Bigger dwellings have been a trend in not just NZ but other countries too. Seeing how much I like charts, I thought I would show just how much the average dwelling size has changed the result is below.
The big dip in 02-08 period ties in with when larger numbers of apartments were being built. The graph below shows the size of Auckland houses and apartments compared to the rest of New Zealand. Due to some apartments averaging well above 100m² I assume the figures must be including the likes of terraced houses.
What I find most interesting is the average house size in Auckland was roughly identical compared to the rest of NZ from about 1999 through to mid-2004 before getting substantially larger just before the GFC. I’m guessing there are multiple reasons behind the trend and that one of those is due to a desire to get more out of the land which is generally more valuable in Auckland than other parts of New Zealand.
The data also includes information about subsections of Auckland based on the old council boundaries providing some very interesting information at a sub-regional level.

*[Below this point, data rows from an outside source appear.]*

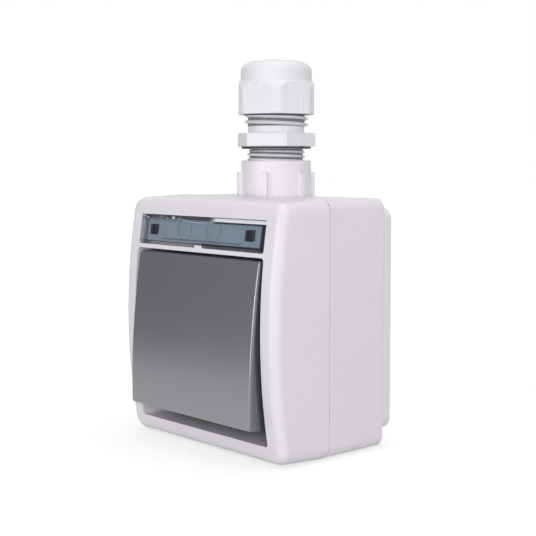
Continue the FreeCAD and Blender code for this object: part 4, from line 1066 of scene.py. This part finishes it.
@dataclass
class CapNut:
    """The gland's domed cap nut, with fine ribs on its flats and one plain panel."""

    bottom: float = 69.3
    grip_top: float = 80.5
    dome_top: float = 87.3
    dome_radius: float = 12.15
    shoulder: float = 3.6
    shoulder_run: float = 5.0
    fullness: float = 0.56
    shoulder_steps: int = 16
    thread: float = 11.12
    thread_land: float = 0.8
    thread_end: float = 76.9
    cone_foot: float = 9.6
    cone_drop: float = 0.8
    wall: float = 2.4
    hole: float = 6.9
    hole_edge: float = 0.15
    across_flats: float = 25.6
    corner: float = 13.9
    corner_turn: float = -42.2
    chamfer_drop: float = 2.0
    chamfer_land: float = 0.3
    chamfer_step: float = 0.09
    foot_rise: float = 0.4
    foot_cut: float = 0.35
    foot_step: float = 0.2
    side_step: float = 3.0
    rib_pitch: float = 0.95
    rib_depth: float = 0.18
    rib_reach: float = 5.8
    rib_fullness: float = 0.7
    panel_half: float = 2.1
    panel_middle: float = -1.1
    panel_flat: int = 0
    segments: int = 720
    marker: float = 20.0

    def shoulder_points(self) -> list[Point]:
        """Returns: the dome's side, rounded shoulder and flat top, upwards."""
        low = self.dome_top - self.shoulder
        flat = self.dome_radius - self.shoulder_run
        poles = [(self.dome_radius, low), (self.dome_radius, low + self.fullness * self.shoulder),
                 (flat + self.fullness * self.shoulder_run, self.dome_top), (flat, self.dome_top)]
        points = []
        for i in range(self.shoulder_steps + 1):
            t = i / self.shoulder_steps
            weights = ((1 - t) ** 3, 3 * t * (1 - t) ** 2, 3 * t * t * (1 - t), t ** 3)
            points.append((sum(w * p[0] for w, p in zip(weights, poles)),
                           sum(w * p[1] for w, p in zip(weights, poles))))
        return points

    def grip_radius(self, angle: float, z: float) -> float:
        """Finds the skin of the ribbed grip.

        Args:
            angle: the angle about the axis, in radians.
            z: the height.

        Returns:
            The radius there.
        """
        from_corner = angle - math.radians(self.corner_turn)
        off = from_corner % FLAT_ANGLE - FLAT_ANGLE / 2.0
        flat = math.floor(from_corner / FLAT_ANGLE) % 6
        radius = hexagon_radius(angle, self.across_flats, self.corner, self.corner_turn)
        along = self.across_flats / 2.0 * math.tan(off)
        plain = flat == self.panel_flat and abs(along - self.panel_middle) < self.panel_half
        if abs(along) < self.rib_reach and not plain:
            wave = abs(math.sin(math.pi * (along / self.rib_pitch + 0.5)))
            radius -= self.rib_depth * (1.0 - wave ** self.rib_fullness)
        start = self.grip_top - self.chamfer_drop
        if z > start:
            share = (z - start) / self.chamfer_drop
            limit = self.corner + (self.dome_radius + self.chamfer_land - self.corner) * share
            radius = min(radius, limit)
        foot = (z - self.bottom) / self.foot_rise
        if foot < 1.0:
            radius = min(radius, self.corner - self.foot_cut * (1.0 - foot))
        return radius

    def build(self) -> Object:
        """Turns the nut and forms its grip.

        Returns:
            The piece.
        """
        chamfer, cone = self.grip_top - self.chamfer_drop, self.dome_top - self.wall
        heights = steps(self.bottom, self.bottom + self.foot_rise, self.foot_step)
        heights += steps(self.bottom + 2.0 * self.foot_rise, chamfer, self.side_step)
        heights += steps(chamfer, self.grip_top, self.chamfer_step)[1:]
        profile = [(self.thread, self.bottom), (self.thread + self.thread_land, self.bottom)]
        profile += [(self.marker, z) for z in heights]
        profile += [(self.dome_radius, self.grip_top)]
        profile += self.shoulder_points()
        profile += [(self.hole + self.hole_edge, self.dome_top), (self.hole, self.dome_top - self.hole_edge),
                    (self.hole, cone), (self.cone_foot, cone - self.cone_drop),
                    (self.thread, self.thread_end)]

        def mould(angle: float, radius: float, z: float) -> float:
            return self.grip_radius(angle, z) if radius > self.marker - 1.0 else radius

        mesh = revolve(profile, self.segments, self.corner_turn, mould)
        return finish_piece(mesh, "cap_nut_ribbed", Slot.GLAND, Body.CAP, "gland_nut", sharp=28.0)


@dataclass
class Gland(Assembly):
    """The cable gland: body, cap nut, washer and seal."""

    looks = {Slot.RUBBER: ("gland_washer", "gland_seal")}
    body: GlandBody = field(default_factory=GlandBody)
    nut: CapNut = field(default_factory=CapNut)

    def build(self) -> None:
        """Builds the body and the nut."""
        self.body.build()
        self.nut.build()


# Studio
@dataclass(frozen=True)
class Lamp:
    """A square soft lamp: where it hangs, its side, its watts and whether glossy skins mirror it."""

    name: str
    place: Place
    size: float
    power: float
    mirrored: bool = True


@dataclass
class Studio:
    """A pale floor in a soft white tent, with four broad lamps and a grey flag for the rocker to mirror."""

    floor_z: float = -41.8
    floor_size: float = 6000.0
    tent: float = 0.30
    lamps: tuple[Lamp, ...] = (
        Lamp("key lamp", (830.0, -722.0, 165.0), 400.0, 5.7, mirrored=False),
        Lamp("fill lamp", (-60.0, -1000.0, 165.0), 400.0, 2.6),
        Lamp("side lamp", (900.0, 330.0, 165.0), 400.0, 0.9),
        Lamp("top lamp", (0.0, 100.0, 1000.0), 800.0, 4.3),
    )
    flag_place: Place = (-132.0, -148.0, 86.0)
    flag_size: Span = (275.0, 262.0)
    flag_tone: Tone = Tone(138, 138, 143)
    floor_tone: Tone = Tone(190, 190, 190)
    floor_glow: Span = (0.64, 1.0)
    floor_reach: Span = (120.0, 600.0)
    white: tuple[float, float, float, float] = (1.0, 1.0, 1.0, 1.0)
    aim: Place = (0.0, -27.0, 20.0)
    seeing_rays: tuple[str, str, str] = ("Is Camera Ray", "Is Glossy Ray", "Is Transmission Ray")

    def build(self) -> None:
        """Sets up the world, the floor, the lamps and the flag."""
        self.light_world()
        self.lay_floor()
        for lamp in self.lamps:
            self.hang_lamp(lamp)
        self.stand_flag()

    def seen(self, graph: Graph) -> NodeSocket:
        """Returns: a mask of what the camera, a reflection or a clear skin sees."""
        camera, glossy, clear = (graph.add("ShaderNodeLightPath").outputs[name] for name in self.seeing_rays)
        return graph.most(graph.most(camera, glossy), clear)

    def point(self, item: Object, place: Place, front: str) -> None:
        """Places an object with its front towards the part.

        Args:
            item: the object.
            place: where it stands or hangs.
            front: the object's own axis that is its front.
        """
        item.location = Vector(place) * MM
        item.rotation_mode = "QUATERNION"
        item.rotation_quaternion = (Vector(self.aim) - Vector(place)).to_track_quat(front, "Y")

    def light_world(self) -> None:
        """Makes the tent: white where the camera or a reflection sees it, and plain soft light otherwise."""
        world = bpy.data.worlds.new("tent")
        world.use_nodes = True
        bpy.context.scene.world = world
        graph = Graph(world.node_tree)
        back = graph.add("ShaderNodeBackground")
        strength = graph.math("ADD", self.tent, graph.times(self.seen(graph), 1.0 - self.tent))
        graph.feed(back, Color=self.white, Strength=strength)
        graph.put(graph.add("ShaderNodeOutputWorld").inputs["Surface"], back.outputs[0])

    def lay_floor(self) -> None:
        """Lays the floor, which is white to the camera and keeps the part's shadow."""
        mesh = bmesh.new()
        bmesh.ops.create_grid(mesh, x_segments=1, y_segments=1, size=self.floor_size * MM / 2.0)
        bmesh.ops.translate(mesh, verts=mesh.verts, vec=(0.0, 0.0, self.floor_z * MM))
        floor = link_mesh(mesh, "floor")
        material, graph, surface = start_material("floor")
        away = graph.add("ShaderNodeVectorMath", operation="LENGTH")
        graph.put(away.inputs[0], graph.place())
        low, high = self.floor_reach
        painted_highlight = graph.ramp(away.outputs["Value"], low * MM, high * MM, *self.floor_glow)
        paper = graph.add("ShaderNodeBsdfDiffuse")
        graph.feed(paper, Color=self.floor_tone.linear())
        light = graph.add("ShaderNodeEmission")
        graph.feed(light, Color=self.white, Strength=graph.times(self.seen(graph), painted_highlight))
        both = graph.add("ShaderNodeAddShader")
        graph.put(both.inputs[0], paper.outputs[0])
        graph.put(both.inputs[1], light.outputs[0])
        graph.put(surface, both.outputs[0])
        floor.data.materials.append(material)
        LOG.info("floor: %.1f mm below the frame's origin", -self.floor_z)

    def stand_flag(self) -> None:
        """Stands a grey card beside the part that only reflections see."""
        mesh = bmesh.new()
        bmesh.ops.create_grid(mesh, x_segments=1, y_segments=1, size=0.5)
        width, height = self.flag_size
        bmesh.ops.scale(mesh, verts=mesh.verts, vec=(width * MM, height * MM, 1.0))
        flag = link_mesh(mesh, "flag")
        self.point(flag, self.flag_place, "Z")
        flag.visible_camera = False
        flag.visible_diffuse = False
        flag.visible_shadow = False
        material, graph, surface = start_material("flag")
        card = graph.add("ShaderNodeEmission")
        graph.feed(card, Color=self.flag_tone.linear(), Strength=1.0)
        graph.put(surface, card.outputs[0])
        flag.data.materials.append(material)
        LOG.info("flag: %.0f by %.0f mm", width, height)

    def hang_lamp(self, lamp: Lamp) -> None:
        """Hangs a lamp that points at the part.

        Args:
            lamp: its name, place, side and power.
        """
        data = bpy.data.lights.new(lamp.name, "AREA")
        data.shape = "SQUARE"
        data.size = lamp.size * MM
        data.energy = lamp.power
        item = bpy.data.objects.new(lamp.name, data)
        self.point(item, lamp.place, "-Z")
        item.visible_glossy = lamp.mirrored
        bpy.context.scene.collection.objects.link(item)
        LOG.info("%s: %.1f W at %s", lamp.name, lamp.power, lamp.place)


@dataclass
class ProductCamera:
    """The camera at the photograph's place."""

    place: Place = (293.74, -284.83, 53.35)
    yaw: float = 48.046
    pitch: float = 5.296
    lens: float = 77.22
    sensor: float = 36.0
    nearest: float = 10.0
    farthest: float = 50000.0

    def build(self) -> None:
        """Creates the camera and makes it the scene's."""
        data = bpy.data.cameras.new("product camera")
        data.lens = self.lens
        data.sensor_width = self.sensor
        data.clip_start = self.nearest * MM
        data.clip_end = self.farthest * MM
        camera = bpy.data.objects.new("product camera", data)
        camera.location = Vector(self.place) * MM
        camera.rotation_euler = (math.radians(90.0 - self.pitch), 0.0, math.radians(self.yaw))
        bpy.context.scene.collection.objects.link(camera)
        bpy.context.scene.camera = camera
        LOG.info("camera: %.1f mm lens", self.lens)


def main() -> None:
    """Builds the sub-assemblies in order, then the studio and the camera."""
    logging.basicConfig(level=logging.INFO, format="%(message)s")
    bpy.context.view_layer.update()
    Housing().dress()
    LabelField().dress()
    rocker = Rocker()
    rocker.build()
    rocker.dress()
    SwitchInsert().dress()
    gland = Gland()
    gland.build()
    gland.dress()
    Studio().build()
    ProductCamera().build()
    bpy.context.scene.view_settings.view_transform = "Standard"


if __name__ == "__main__":
    main()
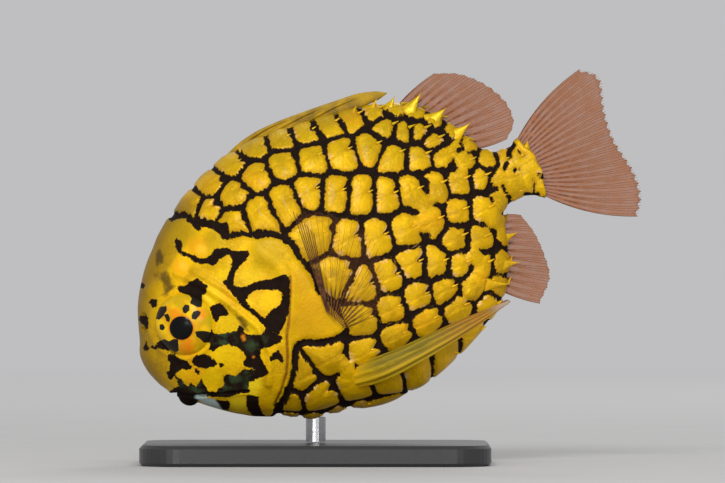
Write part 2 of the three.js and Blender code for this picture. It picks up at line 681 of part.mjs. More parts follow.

The next graph shows the average dwelling size consented for the different areas of Auckland (I’m not sure why the North Shore is so spiky at times).
As would be expected, Auckland City saw the lowest sizes for some time which was primarily due to it being where the majority of apartments were built. As apartment construction dried up, the average size of houses increased.
The next graph shows the average house size. What I find interesting is how house sizes in the old Waitakere City Council area have been consistently lower than in the rest of Auckland while in the last 5 or so years the area with the largest homes being built has been on the North Shore.
Unfortunately while the data is available, it isn’t really possible to show apartments at this granularity clearly and the graph just looks like an even bigger mess of colours
It will be interesting to see where average house sizes go in the future.